The disorder typically surfaces when patients are in their 30s or 40s, at which point those with children may unwittingly have passed the genetic mutation on to the next generation. This mutation, known as the huntingtin gene, triggers the creation of toxic huntingtin protein, which builds up in the brain and leads to mass cell death responsible for patients’ physical and mental decay.
Ionis-HTTRx, the drug featured in UCL’s trial, functions by essentially silencing the mutated huntingtin gene. Typically, the gene instructs messenger molecules to infiltrate cells and produce the dangerous protein. However, the trial provided the first evidence to suggest this protein creation process could be stopped in its tracks.
Forty-six men and women in early stages of Huntington’s received this revolutionary treatment at the Leonard Wolfson Experimental Neurology Centre at the National Hospital for Neurology and Neurosurgery in London. Some participants received placebos, while others received an injection of the drug directly into their spines.
Initial results showed that, not only were patients who received the infusion able to tolerate the drug with no notable side effects but that their levels of huntingtin protein were significantly lower following treatment. This suggests that the drug successfully intercepted messenger molecules, preventing them from entering brain cells and crucially lowering huntingtin protein levels as a result.
Existing treatments for Huntington’s help manage symptoms but can’t prevent or reverse the disease’s progress, making these new results particularly powerful and unprecedented. While researchers caution that Ionis-HTTRx is not a cure, and note that this trial had too small a sample size and did not run for a long enough period to be deemed conclusive, many are hopeful that this treatment will make a huge impact in patients’ quality of life.

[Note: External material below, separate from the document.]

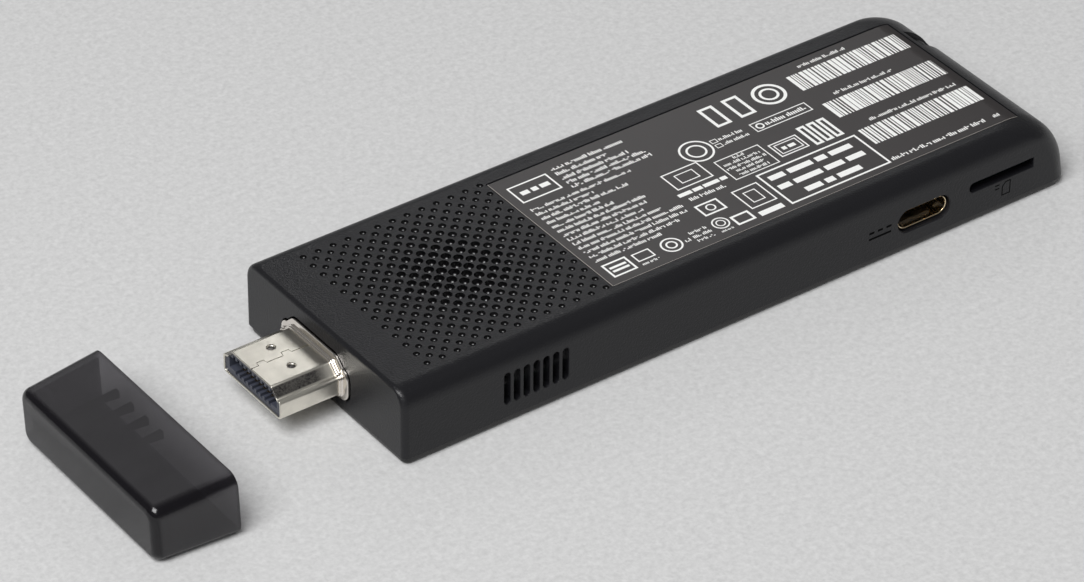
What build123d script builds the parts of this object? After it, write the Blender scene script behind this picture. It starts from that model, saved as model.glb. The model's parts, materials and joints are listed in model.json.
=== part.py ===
from build123d import *
import os
from math import atan, cos, degrees, hypot, radians, sin, tan

# A stick computer lies with its printed side up on a flat surface. A metal video plug
# stands out of one end, and its protective cap lies in front of it, taken off.
# The frame's origin is the centre of the rest face. +X runs from the plug end to the far
# end, +Z is up, and the side with the vents and the two small ports faces -Y.
# All lengths are in millimetres. Places along the body are distances from the plug end
# or from the far end, turned into X by the functions along and from_far.

# Housing
body_length = 115.2
body_width = 38.0
body_height = 12.0
seam_height = 1.0
side_wall = 1.5
roof_wall = 1.5
shoulder_radius = 2.85
far_round_radius = 8.9
far_lean_angle = 6.0
plug_end_radius = 1.4
least_radius = 0.15
overrun = 1.0
peg_sides = 8
drive_sides = 6
plug_end_x = -body_length / 2
far_end_x = body_length / 2
half_width = body_width / 2
inner_half_width = half_width - side_wall
inner_roof = body_height - roof_wall

# Grille: two centred square lattices of dimples, open over the fan's intake
grille_pitch_share = 0.06434
grille_start = 6.67
grille_columns = 13
hole_width_middle = 1.6
hole_width_edge = 0.9
dimple_depth = 0.5
open_hole_sides = 6
dimple_sides = 4
hole_narrowing_share = 0.55
grille_pitch = grille_pitch_share * body_width
grille_span = grille_pitch * (grille_columns - 1)
grille_centre_x = plug_end_x + grille_start + grille_span / 2

# Label and its recess
label_start = 36.9
label_far_gap = 6.9
label_width = 29.4
label_shift = -0.4
label_recess_depth = 0.3
label_thickness = 0.2
label_edge_gap = 0.12

# Side vents
vent_count = 7
vent_pitch = 1.6
vent_slot_width = 1.05
vent_shift = 0.21
vent_height = 5.1
vent_middle_share = 0.496
vent_low = vent_middle_share * body_height - vent_height / 2
vent_high = vent_low + vent_height

# Face cover
cover_edge_inset = 0.35
cover_edge_round = 0.5
cover_floor = 1.6
cover_lip_width = 0.9
cover_lip_clearance = 0.34
cover_lip_gap = 0.1
boss_radius = 2.0
rest_boss_far_gap = 7.7

# Main board and its screws
board_height_share = 0.375
board_thickness = 0.8
board_side_gap = 0.5
board_start = 6.6
board_far_gap = 4.2
board_corner = 2.5
screw_radius = 0.75
screw_hole_gap = 0.1
screw_head_radius = 1.5
screw_head_height = 0.7
screw_bite = 2.4
screw_drive_radius = 0.6
screw_drive_depth = 0.35
front_screw_station = 12.0
front_screw_side_gap = 2.2
rear_screw_far_gap = 37.2
rear_screw_side_gap = 2.6
board_bottom = board_height_share * body_height
board_top = board_bottom + board_thickness

# Video plug
plug_width = 13.9
plug_height = 4.45
plug_top_width = 9.5
plug_shoulder_width = 12.4
plug_ledge_height = 3.05
plug_corner_radius = 0.5
plug_reach = 10.3
plug_rear = 6.4
plug_wall = 0.35
plug_axis_y = 1.75
plug_axis_rise = 0.75
plug_mouth_depth = 7.2
insulator_gap = 0.03
insulator_setback = 0.7
mouth_width = 11.4
mouth_height = 1.9
plug_contact_rows = (10, 9)
plug_contact_pitch = 1.0
plug_contact_width = 0.45
plug_contact_thickness = 0.12
plug_contact_setback = 0.6
plug_leg_length = 1.9
plug_leg_width = 1.0
plug_leg_height = 0.9
latch_hole_radius = 0.75
latch_hole_spacing = 4.96
latch_hole_setback = 4.8
bezel_grow = 0.95
bezel_fit_gap = 0.04
bezel_front = 0.3
bezel_thickness = 0.55
bezel_opening_gap = 0.45
plug_axis_z = board_top + plug_axis_rise

# Protective cap, lying on its drafted face with its mouth towards the plug
cap_gap = 25.4
cap_y = -1.06
cap_depth = 12.5
cap_mouth_width = 35.0
cap_side_draft = 0.9
cap_mouth_height = 9.95
cap_face_draft = 0.475
cap_side_radius = 1.4
cap_end_radius = 1.3
cap_wall = 1.1
cap_rib_count = 4
cap_rib_pitch = 3.6
cap_rib_width = 0.7
cap_rib_shift = 3.3
cap_rib_drop = 0.5
cap_rib_rise = 1.0
cap_rib_setback = 2.2
cap_end_width = cap_mouth_width - 2 * cap_side_draft
cap_end_height = cap_mouth_height - 2 * cap_face_draft

# Fan: a flat blower under the grille, blowing out through the heat fins
fan_width_share = 0.658
fan_corner = 2.0
fan_base = 0.6
fan_lid = 0.5
fan_roof_gap = 0.5
fan_wall = 0.8
fan_ring_share = 0.86
fan_intake_share = 0.6
fan_duct_share = 0.88
fan_tip_share = 0.704
fan_hub_share = 0.36
fan_hub_wall = 0.5
fan_hub_top = 0.5
fan_blade_count = 13
fan_blade_thickness = 0.35
fan_blade_sweep_angle = 38.0
blade_bend_share = 0.3
fan_floor_gap = 0.35
fan_lid_gap = 0.25
fan_shaft_radius = 0.5
fan_shaft_gap = 0.05
fan_shaft_end_gap = 0.1
fan_sleeve_radius = 1.3
fan_sleeve_top_gap = 0.85
fan_sleeve_fit_gap = 0.02
fan_boss_radius = 1.8
fan_boss_share = 0.75
fan_stator_gap = 0.03
fan_stator_teeth = 6
fan_stator_share = 0.7
fan_stator_ring = 0.7
fan_tooth_width = 0.9
fan_magnet_gap = 0.3
fan_screw_inset = 1.9
fan_screw_head_radius = 1.2
fan_screw_head_height = 0.5
fan_screw_radius = 0.6
fan_connector_gap = 0.8
fan_connector_length = 2.8
fan_connector_width = 4.0
fan_connector_height = 1.6
fan_connector_share = 0.5
lead_count = 3
lead_pitch = 0.9
lead_radius = 0.25
fan_size = fan_width_share * body_width
fan_half = fan_size / 2
fan_ring_radius = fan_ring_share * fan_half
fan_intake_radius = fan_intake_share * fan_half
fan_duct_width = fan_duct_share * fan_half
fan_tip_radius = fan_tip_share * fan_half
fan_hub_radius = fan_hub_share * fan_half
fan_connector_y = fan_connector_share * fan_half
fan_height = inner_roof - fan_roof_gap - board_top
fan_floor = board_top + fan_base
fan_top = board_top + fan_height
rotor_low = fan_floor + fan_floor_gap
rotor_high = fan_top - fan_lid - fan_lid_gap
fan_sleeve_height = rotor_high - fan_hub_top - fan_sleeve_top_gap - fan_floor
fan_boss_height = fan_boss_share * fan_sleeve_height
fan_stator_height = fan_stator_share * fan_sleeve_height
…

Said Professor Sarah Tabrizi, the study’s lead researcher and director of the Huntington's Disease Centre at UCL: "I've been seeing patients in clinic for nearly 20 years, I've seen many of my patients over that time die. For the first time we have the potential, we have the hope, of a therapy that one day may slow or prevent Huntington's disease. This is of groundbreaking importance for patients and families."
Professor John Hardy, a renowned Alzheimer’s researcher who was not affiliated with this study, further emphasized the trial’s importance: "I really think this is, potentially, the biggest breakthrough in neurodegenerative disease in the past 50 years. That sounds like hyperbole — in a year I might be embarrassed by saying that — but that's how I feel at the moment."

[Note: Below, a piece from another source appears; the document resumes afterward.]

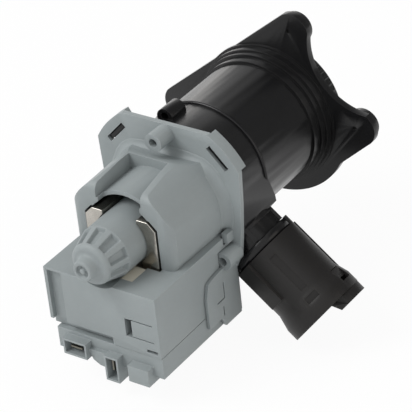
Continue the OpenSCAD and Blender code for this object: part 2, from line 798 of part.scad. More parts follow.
// One vane, lower at its tip than at the hub
module vane() {
    along_x(-0.8, 0.8) {
        polygon([[y_vane, hub_r - 1], [y_vane + vane_h - 4.6, hub_r - 1], [y_vane + vane_h, hub_r + 6],
            [y_vane + vane_h - 2, impeller_r], [y_vane, impeller_r]]);
    }
}

// Filter insert
collar_r = mouth_r - gap;
knob_t = 5;
plug_r = bore_r - ramp_h - 0.7;
seal_r = 1.2;
tongue_r = plug_r - 3;
module filter_knob() {
    cup_r = knob_r - 9;
    color([0.16, 0.16, 0.17]) {
        difference() {
            union() {
                bar(knob_r - 0.8, gap, knob_t);
                for (i = [0 : knob_ribs - 1]) rotate([0, i * 360 / knob_ribs, 0]) {
                    translate([0, 0, knob_r - 1]) bar(1, gap, knob_t - 0.4);
                }
                bar(collar_r, -mouth_l + gap, gap + 0.1);
                bar(plug_r, lug_y - lug_t, -mouth_l + gap + 0.1);
            }
            bar(cup_r - 6, lug_y - lug_t + 2.5, knob_t + 1);
            taper(cup_r - 6, cup_r, knob_t - 6, knob_t + 0.01);
            pipe(collar_r - 2 * seal_r + 0.3, collar_r + 1, -3 - seal_r, -3 + seal_r);
            pipe(tongue_r - 1, tongue_r + 1, lug_y - lug_t - 1, lug_y - lug_t + 1.2);
        }
        grip();
        for (a = [0, 180]) rotate([0, a, 0]) filter_lug();
    }
}

// Grip bar across the knob's cup
module grip() {
    half = knob_r - 15;
    difference() {
        along_x(-3.2, 3.2) polygon([[lug_y - lug_t + 2, -half], [knob_t - 5, -half], [knob_t + 8, -half + 6],
            [knob_t + 8, half - 6], [knob_t - 5, half], [lug_y - lug_t + 2, half]]);
        for (s = [-1, 1]) translate([s * 7.4, knob_t + 3, -half - 1]) cylinder(r = 5.6, h = 2 * half + 2);
    }
}
module filter_lug() {
    along_y(lug_y - lug_t, lug_y) sector(plug_r - 1, bore_r - 0.4, 90 - lug_arc / 2 + 1, 90 + lug_arc / 2 - 1);
}

module filter_seal() {
    color([0.1, 0.1, 0.1]) o_ring(collar_r - seal_r + 0.35, seal_r - 0.1, -3);
}

// Strainer: rings and bars with a closed far end
strain_y = y_rim + chamber_l + 2.5 + 3;
module filter_strainer() {
    r = plug_r - 2.2;
    top = lug_y - lug_t;
    color([0.7, 0.7, 0.68]) {
        pipe(r - 2.4, r + 1.6, top - 3, top);
        pipe(tongue_r - 1 + gap, tongue_r + 1 - gap, top - 0.1, top + 1);
        for (y = [top - 12, strain_y]) pipe(r - 2.4, r + 0.6, y, y + 2);
        for (i = [0 : bars - 1]) rotate([0, (i + 0.5) * 360 / bars, 0]) {
            translate([0, 0, r - 1]) bar(1.4, strain_y + 0.1, top - 0.1);
        }
    }
}

// Hose coupling
shell_bore = shell_r - shell_wall;
ear_a = [-47, 135];
window_a = [-17, 163];
window_w = 3.9;
module coupling_shell() {
    color([0.15, 0.15, 0.16]) outlet() difference() {
        union() {
            rotate_extrude() polygon([[shell_bore, shell_start], [shell_r, shell_start], [shell_r, shell_end - 13.6],
                [flare_r, shell_end - 6], [flare_r, shell_end], [shell_bore + 0.4, shell_end], [shell_bore, shell_end - 2]]);
            for (a = ear_a) rotate([0, 0, 180 + a]) ear();
            // Flat strips along the sides: angle, height and length
            for (f = [[96, 0.7, 22.4], [-84, 1.6, 31]]) rotate([0, 0, 180 + f[0]]) {
                block([shell_r - 1, -5.2, shell_start], [shell_r + f[1], 5.2, shell_start + f[2]]);
            }
        }
        translate([0, 0, shell_start - 6]) cylinder(r = shell_bore, h = shell_end - shell_start + 8);
        for (a = window_a) rotate([0, 0, 180 + a]) window();
        // Shallow grooves between the shell's ribs
        for (a = [44, 224]) rotate([0, 0, 180 + a]) {
            block([shell_r - 0.7, -2, shell_start + 5], [shell_r + 5, 2, shell_start + 26]);
        }
        for (a = [45, 225]) rotate([0, 0, 180 + a]) {
            block([shell_r + 0.2, -3.4, shell_end - 11], [shell_r + 5, 3.4, shell_end - 7.6]);
        }
    }
}
module ear() {
    ear_w = 4.4;
    difference() {
        intersection() {
            block([shell_bore - 2, -ear_w, shell_start - 4.7], [shell_r, ear_w, shell_start + 0.5]);
            translate([0, 0, shell_start - 6]) cylinder(r = shell_r, h = 8);
        }
        translate([0, 0, shell_start - 2.4]) rotate([0, 90, 0]) cylinder(r = 1, h = big);
    }
}
module window() {
    block([shell_bore - 3, -window_w, shell_end - 11.8], [flare_r + 1, window_w, shell_end - 4.3]);
}

// Insert: a sleeve in the mouth with a catch in each window and a release lip
module coupling_insert() {
    sleeve_r = shell_bore - seam;
    lip_out = 4.8;
    color([0.12, 0.12, 0.13]) outlet() difference() {
        union() {
            translate([0, 0, neck_l + 1]) cylinder(r = sleeve_r, h = shell_end - neck_l - 1.2);
            for (a = window_a) rotate([0, 0, 180 + a]) {
                block([hose_r + 1, gap - window_w, shell_end - 11.5], [shell_r + 0.4, window_w - gap, shell_end - 6.4]);
            }
            rotate([0, 0, 180 - 8]) intersection() {
                block([hose_r - 2, -10, shell_end - 4], [flare_r + 1, 10, shell_end + lip_out]);
                union() {
                    translate([0, 0, shell_end + seam]) cylinder(r = flare_r, h = lip_out);
                    translate([0, 0, shell_end - 5]) cylinder(r = sleeve_r - 0.4, h = 8);
                }
            }
        }
        translate([0, 0, neck_l]) cylinder(r = hose_r, h = shell_end);
    }
}
module coupling_seal() {
    color([0.1, 0.1, 0.1]) outlet() translate([0, 0, seal_s]) rotate_extrude() {
        translate([neck_r - 1 + seal_t, 0]) circle(r = seal_t, $fn = 32);
    }
}

pump_housing();
motor_housing();
coil_cover();
terminal_base();
terminal_flat();
terminal_upright();
stator_core();
bobbin();
coil_left();
coil_right();
rotor_magnet();
rotor_shaft();
drive_dog();
thrust_washers();
front_bearing();
front_bearing_rubber();
rear_bearing();
rear_bearing_rubber();
bearing_carrier();
carrier_seal();
impeller();
chamber_seal();
filter_knob();
filter_strainer();
filter_seal();
coupling_shell();
coupling_insert();
coupling_seal();
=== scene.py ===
# %% [markdown]
# # Dressing a washer drain pump
#
# The solids of the pump come from CAD, already assembled and jointed. This lesson gives them the look
# of the real thing: soft-edged injection mouldings in grey and black, a sheet steel core, a cream coil
# former, copper windings and brass contacts, on a white studio sweep.

import json
import math

import bmesh
import bpy
import numpy as np
from mathutils import Matrix, Vector


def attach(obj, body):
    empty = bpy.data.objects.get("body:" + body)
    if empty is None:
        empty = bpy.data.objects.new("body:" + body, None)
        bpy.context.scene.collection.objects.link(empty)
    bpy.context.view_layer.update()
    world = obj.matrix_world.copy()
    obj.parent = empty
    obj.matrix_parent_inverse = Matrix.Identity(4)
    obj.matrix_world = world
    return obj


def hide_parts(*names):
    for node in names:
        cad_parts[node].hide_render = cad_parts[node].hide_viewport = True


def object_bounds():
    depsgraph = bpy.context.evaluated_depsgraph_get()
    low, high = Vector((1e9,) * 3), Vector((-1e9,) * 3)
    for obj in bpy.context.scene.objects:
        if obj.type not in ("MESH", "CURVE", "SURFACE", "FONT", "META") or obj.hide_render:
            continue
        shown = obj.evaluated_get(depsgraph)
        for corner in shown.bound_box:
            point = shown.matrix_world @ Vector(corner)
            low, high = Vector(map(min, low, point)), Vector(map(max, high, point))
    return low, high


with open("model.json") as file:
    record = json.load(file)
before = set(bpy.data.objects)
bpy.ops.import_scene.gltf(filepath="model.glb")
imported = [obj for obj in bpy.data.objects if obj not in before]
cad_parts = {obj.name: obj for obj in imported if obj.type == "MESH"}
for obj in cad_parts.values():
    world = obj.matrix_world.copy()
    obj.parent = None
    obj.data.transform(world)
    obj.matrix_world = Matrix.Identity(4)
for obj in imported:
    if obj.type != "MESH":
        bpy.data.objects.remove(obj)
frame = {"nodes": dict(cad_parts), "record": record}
nodes = frame["nodes"]
cad_low, cad_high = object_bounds()
MM = 0.001
size = [round((b - a) / MM, 1) for a, b in zip(cad_low, cad_high)]
print(len(nodes), "nodes, size in mm", size)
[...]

Hardy suggested similar protein-suppressing drugs could potentially yield positive results for Alzheimer’s and other neurodegenerative diseases: for instance, proteins amyloid and tau are linked to dementia, while synuclein is associated with Parkinson’s.
Ionis Pharmeuticals, the company that developed Ionis-HTTRx, said the drug "substantially exceeded" their expectations. Following this trial, Swiss healthcare behemoth Roche, which licensed rights to use the drug at the cost of $45 million, announced plans to conduct further trials before making the drug widely available to patients.
Tabrizi feels confident that, after more conclusive, long-term studies, the drug could one day be used to stave off Huntington’s altogether, stopping initial symptoms before they occur. “They may just need a pulse every three to four months,” she said. “One day we want to prevent the disease.”